Take the data below and write out exactly the lines from the one with "make_ceiling_fitting()" through the one with "from mathutils import Matrix"; omit every other line.

━━━━━━━━━━━━━━━━

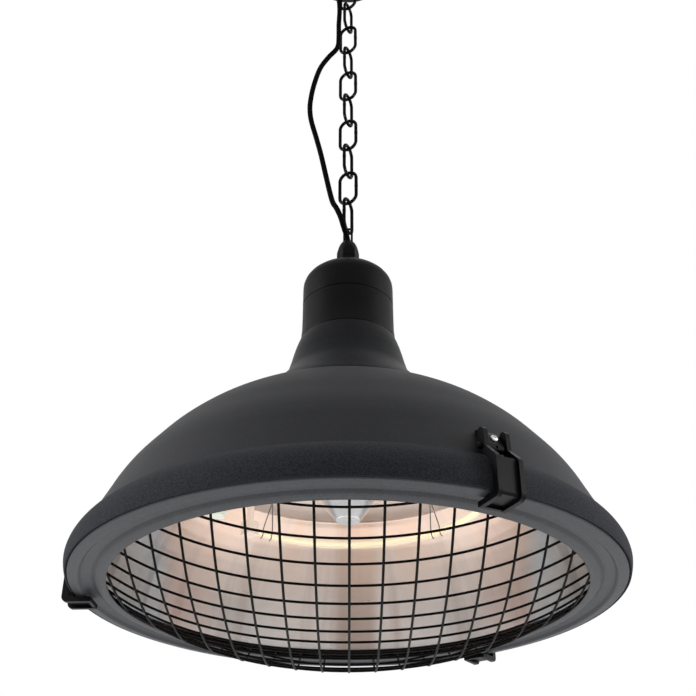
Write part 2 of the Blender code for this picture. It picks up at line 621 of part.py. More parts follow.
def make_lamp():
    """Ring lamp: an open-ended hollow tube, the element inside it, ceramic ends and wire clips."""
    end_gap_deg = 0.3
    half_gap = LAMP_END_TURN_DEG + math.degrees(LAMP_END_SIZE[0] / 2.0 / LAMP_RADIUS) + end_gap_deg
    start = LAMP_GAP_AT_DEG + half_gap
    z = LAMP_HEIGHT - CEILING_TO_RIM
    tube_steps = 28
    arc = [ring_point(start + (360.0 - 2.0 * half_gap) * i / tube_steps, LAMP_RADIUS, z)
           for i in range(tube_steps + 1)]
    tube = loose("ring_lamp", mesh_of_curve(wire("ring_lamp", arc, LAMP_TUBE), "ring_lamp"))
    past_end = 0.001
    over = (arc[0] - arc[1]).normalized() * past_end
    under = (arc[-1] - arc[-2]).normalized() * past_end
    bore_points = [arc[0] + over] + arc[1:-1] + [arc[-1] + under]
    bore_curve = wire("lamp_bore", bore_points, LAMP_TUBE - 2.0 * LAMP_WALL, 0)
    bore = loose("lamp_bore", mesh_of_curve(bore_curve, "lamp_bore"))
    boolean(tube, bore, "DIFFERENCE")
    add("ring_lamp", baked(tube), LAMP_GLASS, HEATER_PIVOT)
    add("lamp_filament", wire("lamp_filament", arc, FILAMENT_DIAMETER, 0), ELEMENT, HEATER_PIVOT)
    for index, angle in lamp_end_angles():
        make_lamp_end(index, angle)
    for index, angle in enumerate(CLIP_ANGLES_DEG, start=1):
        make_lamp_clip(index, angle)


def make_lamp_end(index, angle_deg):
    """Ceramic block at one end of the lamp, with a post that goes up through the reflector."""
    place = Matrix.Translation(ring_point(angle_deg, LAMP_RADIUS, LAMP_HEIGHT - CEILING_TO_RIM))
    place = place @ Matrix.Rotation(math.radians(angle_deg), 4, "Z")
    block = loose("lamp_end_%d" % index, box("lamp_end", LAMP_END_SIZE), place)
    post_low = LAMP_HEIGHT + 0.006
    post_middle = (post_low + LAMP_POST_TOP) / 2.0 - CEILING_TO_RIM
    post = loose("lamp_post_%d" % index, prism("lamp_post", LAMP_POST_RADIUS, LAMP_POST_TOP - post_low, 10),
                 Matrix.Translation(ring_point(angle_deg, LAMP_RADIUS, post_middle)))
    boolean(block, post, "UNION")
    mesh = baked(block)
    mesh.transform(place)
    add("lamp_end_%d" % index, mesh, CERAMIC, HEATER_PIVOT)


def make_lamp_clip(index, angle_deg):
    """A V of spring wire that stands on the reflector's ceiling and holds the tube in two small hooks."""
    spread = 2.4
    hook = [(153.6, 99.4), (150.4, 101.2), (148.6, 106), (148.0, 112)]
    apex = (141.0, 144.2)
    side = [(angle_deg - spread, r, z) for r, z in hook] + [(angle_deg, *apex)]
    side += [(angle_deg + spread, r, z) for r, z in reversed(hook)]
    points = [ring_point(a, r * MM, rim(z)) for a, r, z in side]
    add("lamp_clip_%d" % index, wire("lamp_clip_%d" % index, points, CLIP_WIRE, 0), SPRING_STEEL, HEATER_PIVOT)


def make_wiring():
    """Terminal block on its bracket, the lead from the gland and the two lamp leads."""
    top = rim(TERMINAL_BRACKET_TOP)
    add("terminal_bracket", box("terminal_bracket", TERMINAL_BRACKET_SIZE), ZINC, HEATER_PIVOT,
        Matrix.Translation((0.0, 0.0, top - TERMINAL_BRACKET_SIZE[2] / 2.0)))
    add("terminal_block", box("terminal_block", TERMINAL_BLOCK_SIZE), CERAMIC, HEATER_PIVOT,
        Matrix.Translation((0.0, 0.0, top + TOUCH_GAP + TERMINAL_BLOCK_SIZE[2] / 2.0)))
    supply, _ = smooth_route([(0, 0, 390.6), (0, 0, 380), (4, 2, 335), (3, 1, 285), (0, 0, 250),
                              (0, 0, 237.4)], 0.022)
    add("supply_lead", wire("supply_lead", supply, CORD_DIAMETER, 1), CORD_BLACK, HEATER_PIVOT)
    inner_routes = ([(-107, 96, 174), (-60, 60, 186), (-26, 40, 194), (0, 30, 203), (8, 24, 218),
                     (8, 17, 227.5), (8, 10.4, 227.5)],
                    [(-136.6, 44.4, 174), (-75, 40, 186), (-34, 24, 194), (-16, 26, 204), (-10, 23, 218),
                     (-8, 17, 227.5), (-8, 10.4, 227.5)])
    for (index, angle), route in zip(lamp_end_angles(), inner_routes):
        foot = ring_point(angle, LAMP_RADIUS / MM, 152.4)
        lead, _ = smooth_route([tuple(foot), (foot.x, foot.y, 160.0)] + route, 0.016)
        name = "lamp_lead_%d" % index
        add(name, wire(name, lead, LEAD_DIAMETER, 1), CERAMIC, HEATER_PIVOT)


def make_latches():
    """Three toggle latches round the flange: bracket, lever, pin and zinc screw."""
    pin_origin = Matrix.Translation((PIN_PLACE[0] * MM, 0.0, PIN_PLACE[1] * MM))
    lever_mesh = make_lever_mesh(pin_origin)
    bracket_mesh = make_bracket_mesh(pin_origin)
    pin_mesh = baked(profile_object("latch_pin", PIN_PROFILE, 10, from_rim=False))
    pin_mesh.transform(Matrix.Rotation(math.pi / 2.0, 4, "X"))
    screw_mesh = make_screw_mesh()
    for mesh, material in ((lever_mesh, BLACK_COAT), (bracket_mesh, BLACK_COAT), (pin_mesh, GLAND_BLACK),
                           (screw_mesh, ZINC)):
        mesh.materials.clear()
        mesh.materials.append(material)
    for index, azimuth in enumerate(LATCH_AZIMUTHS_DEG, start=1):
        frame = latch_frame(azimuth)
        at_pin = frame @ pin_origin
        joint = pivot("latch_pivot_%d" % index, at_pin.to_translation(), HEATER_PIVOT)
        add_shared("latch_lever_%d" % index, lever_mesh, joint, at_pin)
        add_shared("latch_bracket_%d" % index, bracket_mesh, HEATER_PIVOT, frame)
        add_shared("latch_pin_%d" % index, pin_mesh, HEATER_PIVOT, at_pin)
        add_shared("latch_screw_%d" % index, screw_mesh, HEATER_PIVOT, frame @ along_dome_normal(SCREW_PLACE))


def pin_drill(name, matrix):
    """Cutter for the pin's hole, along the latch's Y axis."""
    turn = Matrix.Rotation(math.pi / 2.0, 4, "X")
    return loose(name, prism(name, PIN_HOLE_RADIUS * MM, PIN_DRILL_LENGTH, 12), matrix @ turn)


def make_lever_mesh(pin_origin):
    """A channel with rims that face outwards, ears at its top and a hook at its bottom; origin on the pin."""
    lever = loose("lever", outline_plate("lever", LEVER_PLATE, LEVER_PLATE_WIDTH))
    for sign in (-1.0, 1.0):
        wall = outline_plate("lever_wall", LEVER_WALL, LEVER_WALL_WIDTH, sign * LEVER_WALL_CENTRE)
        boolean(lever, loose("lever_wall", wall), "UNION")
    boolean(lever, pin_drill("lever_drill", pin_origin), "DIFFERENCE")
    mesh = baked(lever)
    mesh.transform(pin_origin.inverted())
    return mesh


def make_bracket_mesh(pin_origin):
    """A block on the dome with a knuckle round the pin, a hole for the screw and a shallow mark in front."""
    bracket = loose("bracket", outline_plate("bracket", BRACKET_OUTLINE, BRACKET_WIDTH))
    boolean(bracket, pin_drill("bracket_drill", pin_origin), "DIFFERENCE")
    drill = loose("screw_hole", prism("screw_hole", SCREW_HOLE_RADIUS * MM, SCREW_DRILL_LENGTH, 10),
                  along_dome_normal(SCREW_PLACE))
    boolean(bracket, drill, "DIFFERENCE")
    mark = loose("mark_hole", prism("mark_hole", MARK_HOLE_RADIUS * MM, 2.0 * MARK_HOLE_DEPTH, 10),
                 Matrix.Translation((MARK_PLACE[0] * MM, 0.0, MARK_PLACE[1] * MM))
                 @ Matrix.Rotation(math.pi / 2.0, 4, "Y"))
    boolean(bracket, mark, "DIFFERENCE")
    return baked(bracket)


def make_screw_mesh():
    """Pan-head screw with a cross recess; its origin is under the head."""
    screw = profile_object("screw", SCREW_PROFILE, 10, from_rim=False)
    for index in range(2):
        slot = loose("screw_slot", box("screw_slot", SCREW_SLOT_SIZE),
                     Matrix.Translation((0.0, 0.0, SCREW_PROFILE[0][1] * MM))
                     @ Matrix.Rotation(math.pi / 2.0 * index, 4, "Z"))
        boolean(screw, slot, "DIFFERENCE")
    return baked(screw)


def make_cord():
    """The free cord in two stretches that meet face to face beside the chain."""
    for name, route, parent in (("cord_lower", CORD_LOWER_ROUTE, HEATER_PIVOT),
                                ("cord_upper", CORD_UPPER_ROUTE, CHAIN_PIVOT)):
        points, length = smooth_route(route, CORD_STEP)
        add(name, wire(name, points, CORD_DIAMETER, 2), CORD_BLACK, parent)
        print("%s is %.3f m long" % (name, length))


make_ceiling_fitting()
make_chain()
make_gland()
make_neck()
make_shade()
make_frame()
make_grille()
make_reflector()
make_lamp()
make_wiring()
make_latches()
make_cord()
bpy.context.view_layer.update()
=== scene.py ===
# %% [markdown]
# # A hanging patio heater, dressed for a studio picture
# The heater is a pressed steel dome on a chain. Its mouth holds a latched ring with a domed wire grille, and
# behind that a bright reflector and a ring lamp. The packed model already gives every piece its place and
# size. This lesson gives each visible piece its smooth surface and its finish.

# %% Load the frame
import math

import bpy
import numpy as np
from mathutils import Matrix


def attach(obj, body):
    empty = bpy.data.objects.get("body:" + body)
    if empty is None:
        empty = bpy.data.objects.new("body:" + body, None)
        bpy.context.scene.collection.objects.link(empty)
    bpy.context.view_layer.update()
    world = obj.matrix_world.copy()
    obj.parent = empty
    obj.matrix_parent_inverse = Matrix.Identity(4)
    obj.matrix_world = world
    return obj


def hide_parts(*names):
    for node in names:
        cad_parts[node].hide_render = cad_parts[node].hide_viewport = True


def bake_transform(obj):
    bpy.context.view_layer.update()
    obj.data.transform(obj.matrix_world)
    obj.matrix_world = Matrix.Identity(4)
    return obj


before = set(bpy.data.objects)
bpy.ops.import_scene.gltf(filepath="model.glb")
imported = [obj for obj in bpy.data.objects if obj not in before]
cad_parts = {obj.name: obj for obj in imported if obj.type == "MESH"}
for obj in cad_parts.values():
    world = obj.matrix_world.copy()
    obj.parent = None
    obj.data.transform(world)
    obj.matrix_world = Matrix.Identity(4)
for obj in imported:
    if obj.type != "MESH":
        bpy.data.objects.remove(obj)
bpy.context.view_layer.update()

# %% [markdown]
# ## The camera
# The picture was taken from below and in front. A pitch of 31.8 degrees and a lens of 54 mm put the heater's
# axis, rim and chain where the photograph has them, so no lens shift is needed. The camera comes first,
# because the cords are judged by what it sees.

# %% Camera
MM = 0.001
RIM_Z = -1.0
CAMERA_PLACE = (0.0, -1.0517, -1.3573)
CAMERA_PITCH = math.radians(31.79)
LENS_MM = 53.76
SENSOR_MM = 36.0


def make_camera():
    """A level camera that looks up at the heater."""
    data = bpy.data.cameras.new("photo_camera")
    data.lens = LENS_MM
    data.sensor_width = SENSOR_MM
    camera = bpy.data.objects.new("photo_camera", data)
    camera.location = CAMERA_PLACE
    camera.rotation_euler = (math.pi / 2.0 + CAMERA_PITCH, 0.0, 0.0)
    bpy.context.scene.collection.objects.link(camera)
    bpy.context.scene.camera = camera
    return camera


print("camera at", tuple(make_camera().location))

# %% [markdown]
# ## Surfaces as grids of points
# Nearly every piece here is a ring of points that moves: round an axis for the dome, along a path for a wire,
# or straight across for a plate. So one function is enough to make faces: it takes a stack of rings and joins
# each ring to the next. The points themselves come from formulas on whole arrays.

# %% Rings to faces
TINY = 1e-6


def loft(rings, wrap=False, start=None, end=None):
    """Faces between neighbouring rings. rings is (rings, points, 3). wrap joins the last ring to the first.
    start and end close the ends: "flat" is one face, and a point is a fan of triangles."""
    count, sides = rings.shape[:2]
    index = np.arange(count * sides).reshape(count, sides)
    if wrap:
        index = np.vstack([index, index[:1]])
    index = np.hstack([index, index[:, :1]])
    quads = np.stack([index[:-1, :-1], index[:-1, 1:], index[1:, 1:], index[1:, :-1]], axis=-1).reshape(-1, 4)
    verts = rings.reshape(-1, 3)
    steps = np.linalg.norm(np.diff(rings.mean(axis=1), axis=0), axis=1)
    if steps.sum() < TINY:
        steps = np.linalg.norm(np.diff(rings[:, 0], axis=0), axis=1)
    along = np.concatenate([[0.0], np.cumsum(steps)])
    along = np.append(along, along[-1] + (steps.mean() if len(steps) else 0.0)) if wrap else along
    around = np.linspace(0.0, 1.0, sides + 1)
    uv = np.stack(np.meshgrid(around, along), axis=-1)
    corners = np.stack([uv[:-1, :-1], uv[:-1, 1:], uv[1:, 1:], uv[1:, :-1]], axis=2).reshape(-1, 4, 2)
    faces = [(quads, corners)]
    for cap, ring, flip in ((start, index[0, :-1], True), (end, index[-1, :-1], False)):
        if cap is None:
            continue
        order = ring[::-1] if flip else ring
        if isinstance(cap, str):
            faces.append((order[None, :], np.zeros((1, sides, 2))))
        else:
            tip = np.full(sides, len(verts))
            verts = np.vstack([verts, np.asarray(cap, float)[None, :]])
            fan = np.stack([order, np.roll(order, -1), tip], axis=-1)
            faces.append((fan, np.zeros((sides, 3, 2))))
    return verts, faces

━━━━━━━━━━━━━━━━

**Finished task**
make_ceiling_fitting()
make_chain()
make_gland()
make_neck()
make_shade()
make_frame()
make_grille()
make_reflector()
make_lamp()
make_wiring()
make_latches()
make_cord()
bpy.context.view_layer.update()
=== scene.py ===
# %% [markdown]
# # A hanging patio heater, dressed for a studio picture
# The heater is a pressed steel dome on a chain. Its mouth holds a latched ring with a domed wire grille, and
# behind that a bright reflector and a ring lamp. The packed model already gives every piece its place and
# size. This lesson gives each visible piece its smooth surface and its finish.

# %% Load the frame
import math

import bpy
import numpy as np
from mathutils import Matrix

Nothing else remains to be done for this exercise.